From the listing below, pull each line that includes "materials".

[Rows from an object dataset]
****

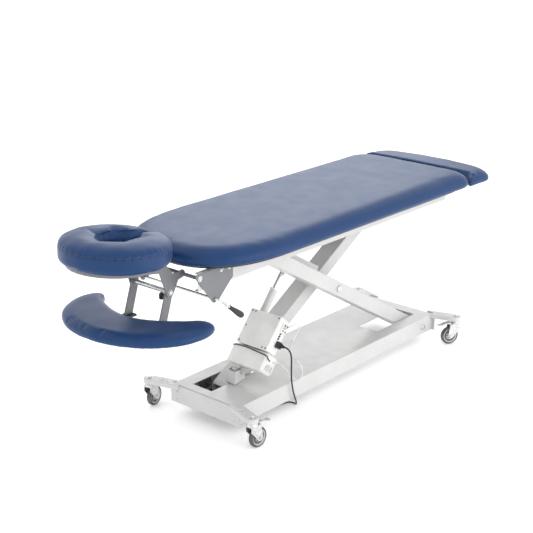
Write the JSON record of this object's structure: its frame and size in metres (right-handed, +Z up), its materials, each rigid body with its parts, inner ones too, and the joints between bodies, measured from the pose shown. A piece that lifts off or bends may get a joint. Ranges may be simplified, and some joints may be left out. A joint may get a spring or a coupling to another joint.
{
  "type": "treatment table",
  "caption": "Electric height-adjustable treatment table with scissor lift, castor base, long pad, horseshoe face cushion and arm shelf.",
  "frame": {"origin": "on the floor, under the middle of the whole table", "axes": "+X from the head end to the foot end, +Z up, -Y is the side with the mains lead and the lever"},
  "size_m": [2.382, 0.68, 0.9497],
  "materials": {
    "white_powder_coat": "satin",
    "grey_powder_coat": "satin",
    "zinc_plate": "satin",
    "chrome": "polished",
    "tyre": "matte",
    "hub_plastic": "satin",
    "actuator_plastic": "fine grain",
    "black_plastic": "satin",
    "black_cable": "matte",
    "grey_cable": "matte",
    "vinyl": "fine grain, semi-gloss",
    "plywood": "matte"
  },
  "bodies": {
    "base": {"base_tray": "white_powder_coat", "front_end_plate": "white_powder_coat", "rear_end_plate": "white_powder_coat", "front_near_castor_arm": "white_powder_coat", "front_far_castor_arm": "white_powder_coat", "rear_near_castor_arm": "white_powder_coat", "rear_far_castor_arm": "white_powder_coat", "lower_pivot_shaft": "zinc_plate", "mains_lead": "black_cable", "mains_lead_coil": "black_cable", "mains_plug": "black_plastic"},
    "arm_one": {"near_scissor_arm": "white_powder_coat", "centre_pivot_bolt": "zinc_plate", "upper_roller_axle": "grey_powder_coat", "upper_actuator_bracket": "grey_powder_coat"},
    "arm_two": {"far_scissor_arm": "white_powder_coat", "lower_roller_axle": "grey_powder_coat", "lower_actuator_bracket": "white_powder_coat"},
    "top_frame": {"near_frame_rail": "grey_powder_coat", "far_frame_rail": "grey_powder_coat", "frame_cross_member": "grey_powder_coat", "upper_pivot_shaft": "zinc_plate", "near_gusset": "grey_powder_coat", "far_gusset": "grey_powder_coat", "main_pad_board": "plywood", "main_pad": "vinyl"},
    "foot_extension": {"foot_pad": "vinyl", "foot_pad_slide": "grey_powder_coat"},
    "head_section": {"face_cradle": "grey_powder_coat", "face_cushion": "vinyl", "shelf_cross_tube": "zinc_plate"},
    "arm_shelf": {"near_shelf_strut": "grey_powder_coat", "far_shelf_strut": "grey_powder_coat", "arm_shelf_board": "plywood", "arm_shelf_pad": "vinyl"},
    "clamp_knob": {"clamp_knob": "black_plastic"},
    "lever": {"lever_shaft": "zinc_plate", "lever_grip": "black_plastic"},
    "actuator_body": {"actuator_tube": "white_powder_coat", "motor_housing": "actuator_plastic", "control_box": "actuator_plastic", "control_box_cover": "actuator_plastic", "mains_connector": "black_plastic", "motor_cable": "black_cable", "handset_cable": "grey_cable"},
    "actuator_rod": {"actuator_rod": "chrome"},
    "front_near_castor": {"front_near_fork": "zinc_plate"},
    "front_near_wheel": {"front_near_hub": "hub_plastic", "front_near_tyre": "tyre"},
    "front_near_pedal": {"front_near_brake_pedal": "zinc_plate"},
    "front_far_castor": {"front_far_fork": "zinc_plate"},
    "front_far_wheel": {"front_far_hub": "hub_plastic", "front_far_tyre": "tyre"},
    "rear_near_castor": {"rear_near_fork": "zinc_plate"},
    "rear_near_wheel": {"rear_near_hub": "hub_plastic", "rear_near_tyre": "tyre"},
    "rear_near_pedal": {"rear_near_brake_pedal": "zinc_plate"},
    "rear_far_castor": {"rear_far_fork": "zinc_plate"},
    "rear_far_wheel": {"rear_far_hub": "hub_plastic", "rear_far_tyre": "tyre"}
  },
  "joints": [
    {"name": "lift", "type": "hinge", "parent": "base", "child": "arm_one", "pos_m": [0.8155, 0, 0.088], "axis": [0, 1, 0], "range_deg": [-12.5, 6]},
    {"name": "scissor", "type": "hinge", "parent": "arm_one", "child": "arm_two", "pos_m": [0.23821, 0, 0.42805], "axis": [0, 1, 0], "range_deg": [-12, 25]},
    {"name": "top_level", "type": "hinge", "parent": "arm_two", "child": "top_frame", "pos_m": [0.78965, 0, 0.75287], "axis": [0, 1, 0], "range_deg": [-12.5, 6]},
    {"name": "foot_slide", "type": "slide", "parent": "top_frame", "child": "foot_extension", "axis": [1, 0, 0], "range_m": [0, 0.12]},
    {"name": "head_tilt", "type": "hinge", "parent": "top_frame", "child": "head_section", "pos_m": [-0.7365, 0, 0.757], "axis": [0, 1, 0], "range_deg": [-35, 8]},
    {"name": "shelf_tilt", "type": "hinge", "parent": "head_section", "child": "arm_shelf", "pos_m": [-0.8015, 0, 0.697], "axis": [0, 1, 0], "range_deg": [-10, 20]},
    {"name": "knob_turn", "type": "hinge", "parent": "head_section", "child": "clamp_knob", "pos_m": [-0.8015, -0.055, 0.697], "axis": [0, 0, -1], "range_deg": [0, 360]},
    {"name": "lever_pull", "type": "hinge", "parent": "top_frame", "child": "lever", "pos_m": [-0.6585, 0, 0.655], "axis": [0, 1, 0], "range_deg": [-25, 0], "stiffness_Nm_per_rad": 1},
    {"name": "actuator_pivot", "type": "hinge", "parent": "arm_two", "child": "actuator_body", "pos_m": [-0.3285, -0.004, 0.188], "axis": [0, 1, 0], "range_deg": [-2, 2]},
    {"name": "actuator_extend", "type": "slide", "parent": "actuator_body", "child": "actuator_rod", "axis": [0.6376, 0, 0.7703], "range_m": [-0.13, 0.07]},
    {"name": "front_near_swivel", "type": "hinge", "parent": "base", "child": "front_near_castor", "pos_m": [-0.5515, -0.297, 0.12], "axis": [0, 0, 1], "continuous": true},
    {"name": "front_near_roll", "type": "hinge", "parent": "front_near_castor", "child": "front_near_wheel", "pos_m": [-0.52154, -0.29857, 0.044], "axis": [0.0523, 0.9986, 0], "continuous": true},
    {"name": "front_near_brake", "type": "hinge", "parent": "front_near_castor", "child": "front_near_pedal", "pos_m": [-0.50956, -0.2992, 0.1085], "axis": [0.0523, 0.9986, 0], "range_deg": [0, 12]},
    {"name": "front_far_swivel", "type": "hinge", "parent": "base", "child": "front_far_castor", "pos_m": [-0.5515, 0.297, 0.12], "axis": [0, 0, 1], "continuous": true},
    {"name": "front_far_roll", "type": "hinge", "parent": "front_far_castor", "child": "front_far_wheel", "pos_m": [-0.52216, 0.30324, 0.044], "axis": [-0.2079, 0.9781, 0], "continuous": true},
    {"name": "rear_near_swivel", "type": "hinge", "parent": "base", "child": "rear_near_castor", "pos_m": [0.9345, -0.297, 0.12], "axis": [0, 0, 1], "continuous": true},
    {"name": "rear_near_roll", "type": "hinge", "parent": "rear_near_castor", "child": "rear_near_wheel", "pos_m": [0.90852, -0.282, 0.044], "axis": [-0.5, -0.866, 0], "continuous": true},
    {"name": "rear_near_brake", "type": "hinge", "parent": "rear_near_castor", "child": "rear_near_pedal", "pos_m": [0.89813, -0.276, 0.1085], "axis": [-0.5, -0.866, 0], "range_deg": [0, 12]},
    {"name": "rear_far_swivel", "type": "hinge", "parent": "base", "child": "rear_far_castor", "pos_m": [0.9345, 0.297, 0.12], "axis": [0, 0, 1], "continuous": true},
    {"name": "rear_far_roll", "type": "hinge", "parent": "rear_far_castor", "child": "rear_far_wheel", "pos_m": [0.90631, 0.28674, 0.044], "axis": [0.342, -0.9397, 0], "continuous": true}
  ],
  "couplings": [
    {"joint": "scissor", "follows": "lift", "ratio": -2},
    {"joint": "top_level", "follows": "lift", "ratio": 1},
    {"joint": "actuator_pivot", "follows": "lift", "ratio": -0.15},
    {"joint": "actuator_extend", "follows": "lift", "m_per_rad": 0.56}
  ]
}
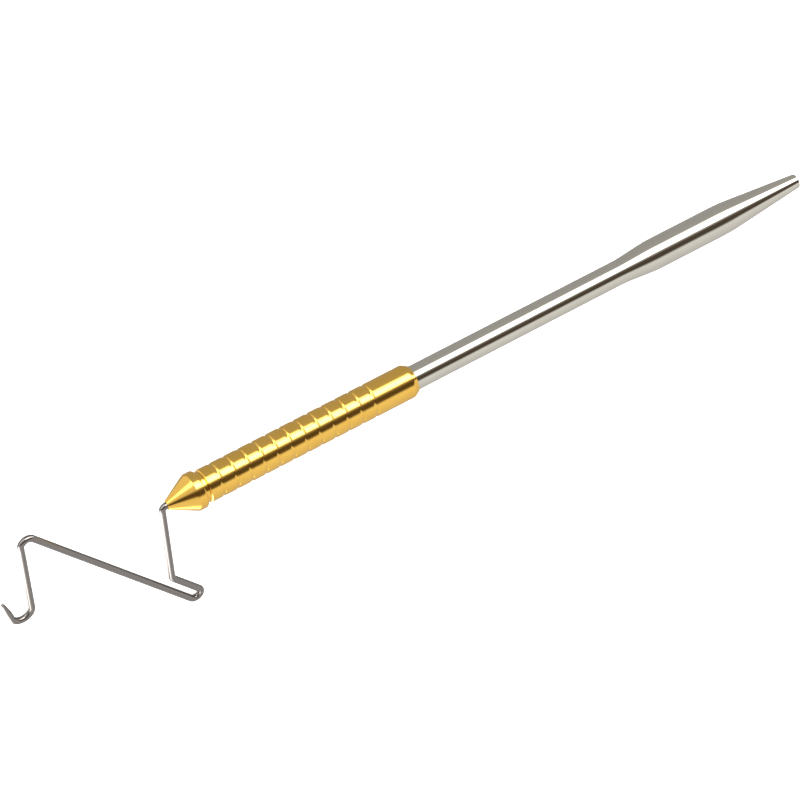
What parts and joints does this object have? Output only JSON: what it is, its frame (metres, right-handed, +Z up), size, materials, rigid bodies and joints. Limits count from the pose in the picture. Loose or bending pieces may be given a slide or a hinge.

****

Complete response:
Write the JSON record of this object's structure: its frame and size in metres (right-handed, +Z up), its materials, each rigid body with its parts, inner ones too, and the joints between bodies, measured from the pose shown. A piece that lifts off or bends may get a joint. Ranges may be simplified, and some joints may be left out. A joint may get a spring or a coupling to another joint.
  "materials": {
What parts and joints does this object have? Output only JSON: what it is, its frame (metres, right-handed, +Z up), size, materials, rigid bodies and joints. Limits count from the pose in the picture. Loose or bending pieces may be given a slide or a hinge.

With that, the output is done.